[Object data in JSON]
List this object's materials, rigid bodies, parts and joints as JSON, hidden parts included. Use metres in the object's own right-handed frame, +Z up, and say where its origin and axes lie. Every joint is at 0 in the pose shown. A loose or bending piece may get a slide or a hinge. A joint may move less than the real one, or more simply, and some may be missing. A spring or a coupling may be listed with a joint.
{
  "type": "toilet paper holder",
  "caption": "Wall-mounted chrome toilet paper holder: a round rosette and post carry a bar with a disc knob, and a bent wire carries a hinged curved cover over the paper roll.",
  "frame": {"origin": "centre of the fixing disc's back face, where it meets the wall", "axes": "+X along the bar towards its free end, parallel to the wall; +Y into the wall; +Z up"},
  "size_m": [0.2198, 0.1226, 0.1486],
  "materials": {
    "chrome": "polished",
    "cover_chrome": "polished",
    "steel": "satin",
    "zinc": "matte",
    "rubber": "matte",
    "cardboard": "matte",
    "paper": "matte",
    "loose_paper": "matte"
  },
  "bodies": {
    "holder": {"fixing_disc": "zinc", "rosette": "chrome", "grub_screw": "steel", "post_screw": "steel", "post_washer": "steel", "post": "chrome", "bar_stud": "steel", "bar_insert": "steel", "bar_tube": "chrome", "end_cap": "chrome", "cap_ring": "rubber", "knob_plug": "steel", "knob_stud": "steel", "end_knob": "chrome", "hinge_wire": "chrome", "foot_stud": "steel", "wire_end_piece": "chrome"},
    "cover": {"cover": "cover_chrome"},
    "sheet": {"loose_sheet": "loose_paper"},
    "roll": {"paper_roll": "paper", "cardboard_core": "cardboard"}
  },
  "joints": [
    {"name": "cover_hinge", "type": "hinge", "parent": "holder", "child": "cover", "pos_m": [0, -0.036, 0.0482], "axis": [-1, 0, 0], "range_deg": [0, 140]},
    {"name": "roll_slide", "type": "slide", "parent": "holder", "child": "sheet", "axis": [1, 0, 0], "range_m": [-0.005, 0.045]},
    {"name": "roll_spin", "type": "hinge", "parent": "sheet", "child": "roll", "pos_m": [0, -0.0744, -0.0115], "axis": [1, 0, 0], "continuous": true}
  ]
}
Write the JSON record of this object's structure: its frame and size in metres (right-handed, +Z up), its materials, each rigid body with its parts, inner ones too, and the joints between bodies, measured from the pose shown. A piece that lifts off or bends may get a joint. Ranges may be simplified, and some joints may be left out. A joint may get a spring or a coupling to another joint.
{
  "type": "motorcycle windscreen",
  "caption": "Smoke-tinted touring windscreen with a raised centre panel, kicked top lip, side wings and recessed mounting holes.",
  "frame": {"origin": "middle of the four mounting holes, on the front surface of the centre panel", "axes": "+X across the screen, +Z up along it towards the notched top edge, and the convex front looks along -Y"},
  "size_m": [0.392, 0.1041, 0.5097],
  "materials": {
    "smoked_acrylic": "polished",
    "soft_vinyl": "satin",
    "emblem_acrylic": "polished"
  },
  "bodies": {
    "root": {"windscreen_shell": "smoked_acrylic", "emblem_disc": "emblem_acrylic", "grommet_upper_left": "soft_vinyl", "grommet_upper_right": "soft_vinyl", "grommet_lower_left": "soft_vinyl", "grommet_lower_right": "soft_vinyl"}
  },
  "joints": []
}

_Your goal_
Take the material above and return all of it exactly.

_Solution to this problem_
List this object's materials, rigid bodies, parts and joints as JSON, hidden parts included. Use metres in the object's own right-handed frame, +Z up, and say where its origin and axes lie. Every joint is at 0 in the pose shown. A loose or bending piece may get a slide or a hinge. A joint may move less than the real one, or more simply, and some may be missing. A spring or a coupling may be listed with a joint.
{
  "type": "toilet paper holder",
  "caption": "Wall-mounted chrome toilet paper holder: a round rosette and post carry a bar with a disc knob, and a bent wire carries a hinged curved cover over the paper roll.",
  "frame": {"origin": "centre of the fixing disc's back face, where it meets the wall", "axes": "+X along the bar towards its free end, parallel to the wall; +Y into the wall; +Z up"},
  "size_m": [0.2198, 0.1226, 0.1486],
  "materials": {
    "chrome": "polished",
    "cover_chrome": "polished",
    "steel": "satin",
    "zinc": "matte",
    "rubber": "matte",
    "cardboard": "matte",
    "paper": "matte",
    "loose_paper": "matte"
  },
  "bodies": {
    "holder": {"fixing_disc": "zinc", "rosette": "chrome", "grub_screw": "steel", "post_screw": "steel", "post_washer": "steel", "post": "chrome", "bar_stud": "steel", "bar_insert": "steel", "bar_tube": "chrome", "end_cap": "chrome", "cap_ring": "rubber", "knob_plug": "steel", "knob_stud": "steel", "end_knob": "chrome", "hinge_wire": "chrome", "foot_stud": "steel", "wire_end_piece": "chrome"},
    "cover": {"cover": "cover_chrome"},
    "sheet": {"loose_sheet": "loose_paper"},
    "roll": {"paper_roll": "paper", "cardboard_core": "cardboard"}
  },
  "joints": [
    {"name": "cover_hinge", "type": "hinge", "parent": "holder", "child": "cover", "pos_m": [0, -0.036, 0.0482], "axis": [-1, 0, 0], "range_deg": [0, 140]},
    {"name": "roll_slide", "type": "slide", "parent": "holder", "child": "sheet", "axis": [1, 0, 0], "range_m": [-0.005, 0.045]},
    {"name": "roll_spin", "type": "hinge", "parent": "sheet", "child": "roll", "pos_m": [0, -0.0744, -0.0115], "axis": [1, 0, 0], "continuous": true}
  ]
}
Write the JSON record of this object's structure: its frame and size in metres (right-handed, +Z up), its materials, each rigid body with its parts, inner ones too, and the joints between bodies, measured from the pose shown. A piece that lifts off or bends may get a joint. Ranges may be simplified, and some joints may be left out. A joint may get a spring or a coupling to another joint.
{
  "type": "motorcycle windscreen",
  "caption": "Smoke-tinted touring windscreen with a raised centre panel, kicked top lip, side wings and recessed mounting holes.",
  "frame": {"origin": "middle of the four mounting holes, on the front surface of the centre panel", "axes": "+X across the screen, +Z up along it towards the notched top edge, and the convex front looks along -Y"},
  "size_m": [0.392, 0.1041, 0.5097],
  "materials": {
    "smoked_acrylic": "polished",
    "soft_vinyl": "satin",
    "emblem_acrylic": "polished"
  },
  "bodies": {
    "root": {"windscreen_shell": "smoked_acrylic", "emblem_disc": "emblem_acrylic", "grommet_upper_left": "soft_vinyl", "grommet_upper_right": "soft_vinyl", "grommet_lower_left": "soft_vinyl", "grommet_lower_right": "soft_vinyl"}
  },
  "joints": []
}